Short task: Write out exactly the lines that run from the line containing "const plant = new THREE.Group();" through the line containing "imported = [obj"; both end lines belong to the answer.

Dataset section:
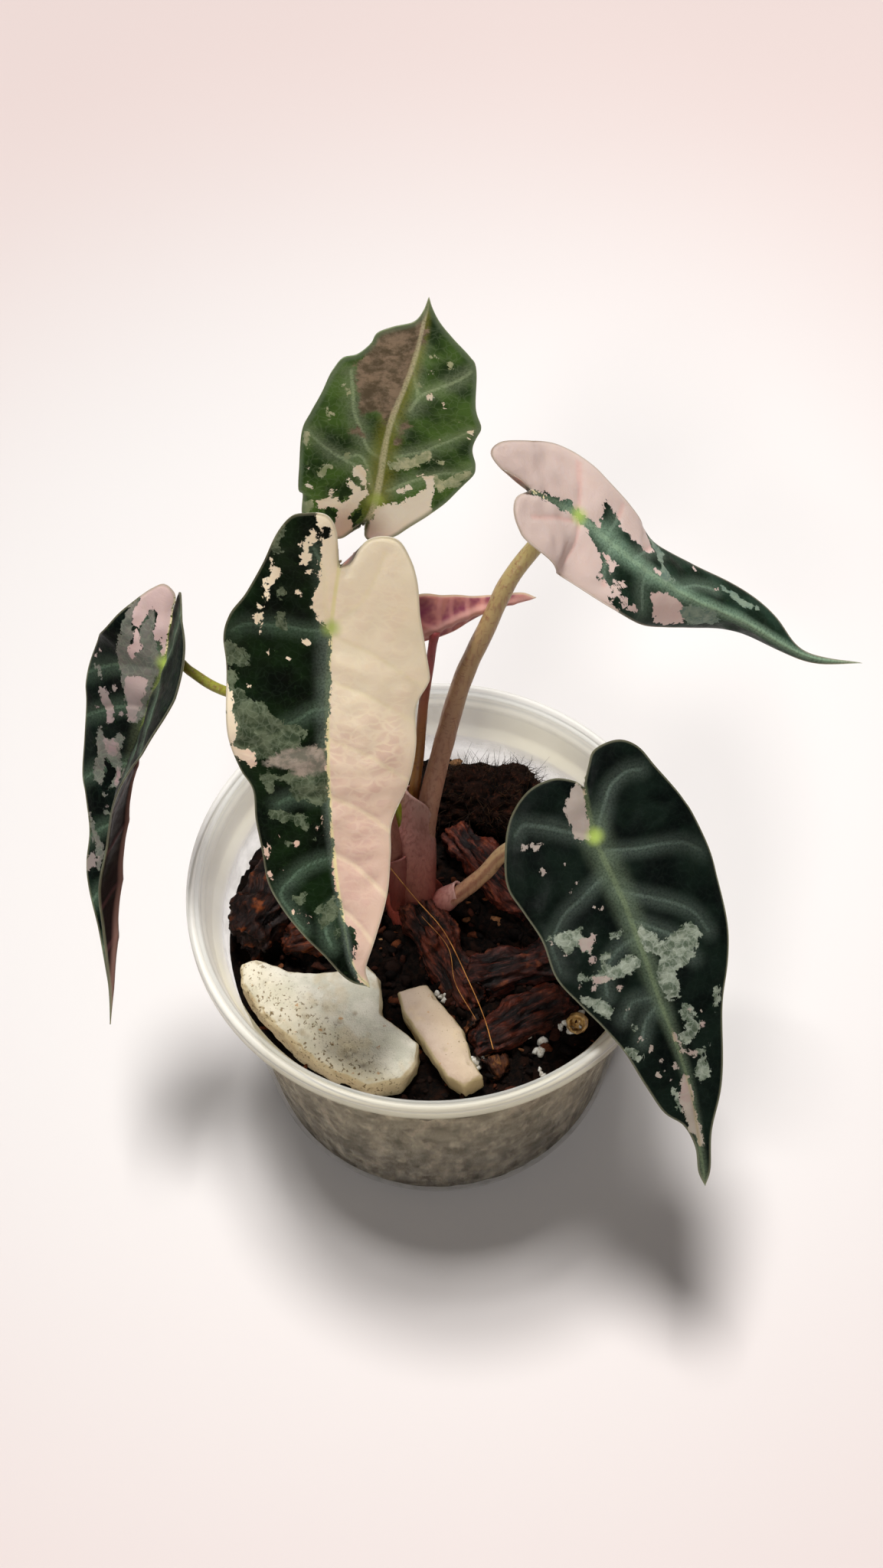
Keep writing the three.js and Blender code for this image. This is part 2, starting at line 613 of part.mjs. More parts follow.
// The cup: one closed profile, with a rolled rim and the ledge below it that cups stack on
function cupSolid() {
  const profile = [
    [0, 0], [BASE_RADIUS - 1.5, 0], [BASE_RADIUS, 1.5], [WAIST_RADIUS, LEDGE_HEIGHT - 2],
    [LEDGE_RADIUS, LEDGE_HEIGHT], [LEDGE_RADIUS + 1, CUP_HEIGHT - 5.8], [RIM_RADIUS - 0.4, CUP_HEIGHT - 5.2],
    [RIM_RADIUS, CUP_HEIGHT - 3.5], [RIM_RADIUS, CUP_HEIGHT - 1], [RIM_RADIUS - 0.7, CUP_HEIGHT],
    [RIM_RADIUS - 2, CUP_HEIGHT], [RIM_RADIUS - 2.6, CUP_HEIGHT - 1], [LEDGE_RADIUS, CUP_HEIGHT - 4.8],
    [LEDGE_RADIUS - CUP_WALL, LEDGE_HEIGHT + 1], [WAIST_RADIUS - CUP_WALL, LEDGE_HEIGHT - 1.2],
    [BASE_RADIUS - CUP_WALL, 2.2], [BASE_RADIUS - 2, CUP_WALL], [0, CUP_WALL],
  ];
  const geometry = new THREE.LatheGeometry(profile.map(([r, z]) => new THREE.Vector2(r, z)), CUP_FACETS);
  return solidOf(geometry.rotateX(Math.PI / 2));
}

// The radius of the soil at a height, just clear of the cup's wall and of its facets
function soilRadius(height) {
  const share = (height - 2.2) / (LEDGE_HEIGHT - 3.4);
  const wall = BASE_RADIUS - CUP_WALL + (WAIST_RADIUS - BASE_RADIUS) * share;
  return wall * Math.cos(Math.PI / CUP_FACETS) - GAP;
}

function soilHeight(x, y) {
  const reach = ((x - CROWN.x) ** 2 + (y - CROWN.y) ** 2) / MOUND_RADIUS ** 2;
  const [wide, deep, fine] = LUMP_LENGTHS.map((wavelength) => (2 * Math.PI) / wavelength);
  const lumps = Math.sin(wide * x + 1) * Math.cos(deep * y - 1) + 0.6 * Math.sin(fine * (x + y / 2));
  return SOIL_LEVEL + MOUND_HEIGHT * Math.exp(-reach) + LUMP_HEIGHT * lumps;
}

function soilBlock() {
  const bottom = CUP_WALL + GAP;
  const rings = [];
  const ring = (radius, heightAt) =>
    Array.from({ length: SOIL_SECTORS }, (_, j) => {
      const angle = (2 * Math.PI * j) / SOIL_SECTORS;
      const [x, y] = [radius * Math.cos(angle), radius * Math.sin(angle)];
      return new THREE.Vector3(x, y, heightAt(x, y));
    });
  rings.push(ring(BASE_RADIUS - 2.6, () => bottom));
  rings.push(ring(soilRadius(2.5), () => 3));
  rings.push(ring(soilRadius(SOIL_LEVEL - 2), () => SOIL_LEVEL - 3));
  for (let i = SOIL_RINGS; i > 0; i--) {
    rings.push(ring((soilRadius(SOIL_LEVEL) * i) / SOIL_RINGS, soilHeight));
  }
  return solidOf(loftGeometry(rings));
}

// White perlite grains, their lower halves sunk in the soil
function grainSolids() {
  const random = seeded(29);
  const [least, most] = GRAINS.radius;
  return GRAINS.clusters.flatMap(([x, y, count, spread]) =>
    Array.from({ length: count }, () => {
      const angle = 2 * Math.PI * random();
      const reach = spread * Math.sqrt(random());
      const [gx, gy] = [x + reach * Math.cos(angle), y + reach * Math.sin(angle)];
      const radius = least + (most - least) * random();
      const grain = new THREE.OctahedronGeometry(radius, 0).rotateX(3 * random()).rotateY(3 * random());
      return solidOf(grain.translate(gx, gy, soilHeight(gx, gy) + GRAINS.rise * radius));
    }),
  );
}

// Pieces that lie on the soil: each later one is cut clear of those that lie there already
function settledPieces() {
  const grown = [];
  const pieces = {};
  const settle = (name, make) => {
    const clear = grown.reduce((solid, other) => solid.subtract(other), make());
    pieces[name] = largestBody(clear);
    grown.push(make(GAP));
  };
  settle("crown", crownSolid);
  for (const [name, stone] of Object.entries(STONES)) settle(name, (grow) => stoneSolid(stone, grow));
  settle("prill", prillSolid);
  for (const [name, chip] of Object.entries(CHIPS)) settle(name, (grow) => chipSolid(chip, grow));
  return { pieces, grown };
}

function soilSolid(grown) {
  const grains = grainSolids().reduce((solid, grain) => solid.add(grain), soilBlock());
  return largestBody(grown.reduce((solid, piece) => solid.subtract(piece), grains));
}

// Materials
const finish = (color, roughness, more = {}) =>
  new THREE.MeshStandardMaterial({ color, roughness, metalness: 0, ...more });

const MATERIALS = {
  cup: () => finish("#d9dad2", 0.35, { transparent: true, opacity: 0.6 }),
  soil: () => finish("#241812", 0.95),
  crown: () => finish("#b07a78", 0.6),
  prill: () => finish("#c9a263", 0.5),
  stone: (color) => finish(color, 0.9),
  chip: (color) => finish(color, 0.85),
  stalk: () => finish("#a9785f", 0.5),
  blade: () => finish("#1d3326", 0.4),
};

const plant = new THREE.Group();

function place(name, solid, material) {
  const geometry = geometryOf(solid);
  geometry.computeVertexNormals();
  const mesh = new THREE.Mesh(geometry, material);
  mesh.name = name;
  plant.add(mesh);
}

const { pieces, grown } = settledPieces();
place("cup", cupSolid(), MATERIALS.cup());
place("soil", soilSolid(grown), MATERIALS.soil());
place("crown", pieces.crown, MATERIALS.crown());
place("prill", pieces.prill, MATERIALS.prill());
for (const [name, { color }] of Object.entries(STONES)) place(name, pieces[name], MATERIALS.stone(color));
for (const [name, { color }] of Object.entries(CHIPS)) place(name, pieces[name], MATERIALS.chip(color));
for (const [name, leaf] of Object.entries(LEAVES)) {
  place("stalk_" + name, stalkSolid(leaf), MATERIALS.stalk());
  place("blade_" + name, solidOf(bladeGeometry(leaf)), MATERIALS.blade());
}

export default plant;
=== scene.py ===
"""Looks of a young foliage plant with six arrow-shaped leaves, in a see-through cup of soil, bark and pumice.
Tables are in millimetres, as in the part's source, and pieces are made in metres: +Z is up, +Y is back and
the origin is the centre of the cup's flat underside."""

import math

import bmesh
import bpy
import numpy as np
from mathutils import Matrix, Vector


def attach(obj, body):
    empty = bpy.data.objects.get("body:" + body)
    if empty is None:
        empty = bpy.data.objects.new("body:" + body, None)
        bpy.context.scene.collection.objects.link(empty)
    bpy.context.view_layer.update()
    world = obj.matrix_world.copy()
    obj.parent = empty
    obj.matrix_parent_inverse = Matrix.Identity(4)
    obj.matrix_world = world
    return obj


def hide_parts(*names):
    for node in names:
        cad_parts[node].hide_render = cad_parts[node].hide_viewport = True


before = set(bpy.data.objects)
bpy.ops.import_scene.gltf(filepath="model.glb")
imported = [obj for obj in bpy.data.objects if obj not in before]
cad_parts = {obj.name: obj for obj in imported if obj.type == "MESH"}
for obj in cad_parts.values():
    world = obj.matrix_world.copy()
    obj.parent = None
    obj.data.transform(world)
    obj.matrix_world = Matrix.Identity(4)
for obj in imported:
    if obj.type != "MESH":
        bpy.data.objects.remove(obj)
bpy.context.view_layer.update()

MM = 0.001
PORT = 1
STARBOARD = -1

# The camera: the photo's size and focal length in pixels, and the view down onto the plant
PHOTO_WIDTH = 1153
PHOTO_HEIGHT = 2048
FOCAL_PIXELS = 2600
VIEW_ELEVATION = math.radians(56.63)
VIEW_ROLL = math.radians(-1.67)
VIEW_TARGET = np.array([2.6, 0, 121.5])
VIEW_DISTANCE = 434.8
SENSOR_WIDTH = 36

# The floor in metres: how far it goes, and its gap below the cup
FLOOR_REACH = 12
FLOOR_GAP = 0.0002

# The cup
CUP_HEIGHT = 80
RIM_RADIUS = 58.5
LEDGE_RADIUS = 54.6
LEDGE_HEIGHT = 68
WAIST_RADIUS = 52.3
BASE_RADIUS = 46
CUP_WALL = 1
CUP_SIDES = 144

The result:
const plant = new THREE.Group();

function place(name, solid, material) {
  const geometry = geometryOf(solid);
  geometry.computeVertexNormals();
  const mesh = new THREE.Mesh(geometry, material);
  mesh.name = name;
  plant.add(mesh);
}

const { pieces, grown } = settledPieces();
place("cup", cupSolid(), MATERIALS.cup());
place("soil", soilSolid(grown), MATERIALS.soil());
place("crown", pieces.crown, MATERIALS.crown());
place("prill", pieces.prill, MATERIALS.prill());
for (const [name, { color }] of Object.entries(STONES)) place(name, pieces[name], MATERIALS.stone(color));
for (const [name, { color }] of Object.entries(CHIPS)) place(name, pieces[name], MATERIALS.chip(color));
for (const [name, leaf] of Object.entries(LEAVES)) {
  place("stalk_" + name, stalkSolid(leaf), MATERIALS.stalk());
  place("blade_" + name, solidOf(bladeGeometry(leaf)), MATERIALS.blade());
}

export default plant;
=== scene.py ===
"""Looks of a young foliage plant with six arrow-shaped leaves, in a see-through cup of soil, bark and pumice.
Tables are in millimetres, as in the part's source, and pieces are made in metres: +Z is up, +Y is back and
the origin is the centre of the cup's flat underside."""

import math

import bmesh
import bpy
import numpy as np
from mathutils import Matrix, Vector


def attach(obj, body):
    empty = bpy.data.objects.get("body:" + body)
    if empty is None:
        empty = bpy.data.objects.new("body:" + body, None)
        bpy.context.scene.collection.objects.link(empty)
    bpy.context.view_layer.update()
    world = obj.matrix_world.copy()
    obj.parent = empty
    obj.matrix_parent_inverse = Matrix.Identity(4)
    obj.matrix_world = world
    return obj


def hide_parts(*names):
    for node in names:
        cad_parts[node].hide_render = cad_parts[node].hide_viewport = True


before = set(bpy.data.objects)
bpy.ops.import_scene.gltf(filepath="model.glb")
imported = [obj for obj in bpy.data.objects if obj not in before]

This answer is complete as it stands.